I'm not sure what he meant by "too hot". Perhaps that was a nice way of saying the S-class is nearing retirement age. I don't see it listed on 3PARs products page anymore.
I personally am a tinkerer, in theory the 600gb drives should work just fine in the old hardware, if uts a plug and play environment. However, this is an Enterprise grade data system, and I think when it comes to delivering the promise of data integrity, it is permissable for a manufacturer to deny any assumption/expectation of "open hardware compatability" and limit support to limited "known to be good" parts list. I suspect thats what 3PAR does inside their Inserv OS by maintaining a table of supported drive models and firmware, and the images to flash firmware for those supported drives within the OS.
That said, it would require code/data changes to the old Inserv code (compiled for the S-class processors which are different than the new T series Intel based systems) and the standard slew of testing to validate the new drives and firmware work as intended with all the existing legacy components out there in the various possible combinations that may occur in the real world... in order to continue to guarantee the promite of data integrity.

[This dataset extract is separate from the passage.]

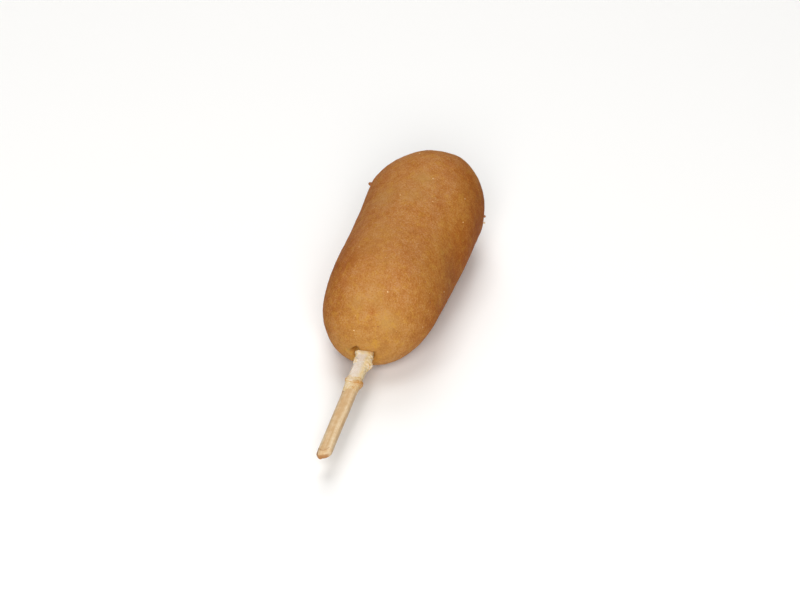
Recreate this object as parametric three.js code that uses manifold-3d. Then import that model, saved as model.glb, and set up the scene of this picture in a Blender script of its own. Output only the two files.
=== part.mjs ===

Spot checking the EMC Clariion Disk and FLARE OE Matrix (attached) you can see that EMC never added support for 450gb drives to many of their older systems (CX200, CX400, CX600), and only supports the 500gb FC drive on 2 of their systems. The 600gb FC drive is not even listed as supported and this document is roughly 2 weeks old, January 6, 2011.
- 014003111.pdf
- EMC Clariion Disk and Flare OE Matrix
- (590.58 KiB) Downloaded 3258 times
The DMX1000, DMX2000, DMX3000 (comparable age wise to a S-class) only support up to 10k rpm 300gb FC disk. No 600gb option. It lists a 7.2k rpm 500 gb disk, but its unclear to me if thats native FC or sata. The same appears to be true for the
IBM DS products from DS6800 thru DS8300.
I believe its an industry wide practice to not spend too much time/effort into refreshing code/firmware on old EOL platforms to stay up to date with modern spindle sizes.
You should be able to continue to reap the value of your S400 investment by adding more magazines and drive shelves to your existing system using supported drive types. How does scaling that compare to buying a new T400?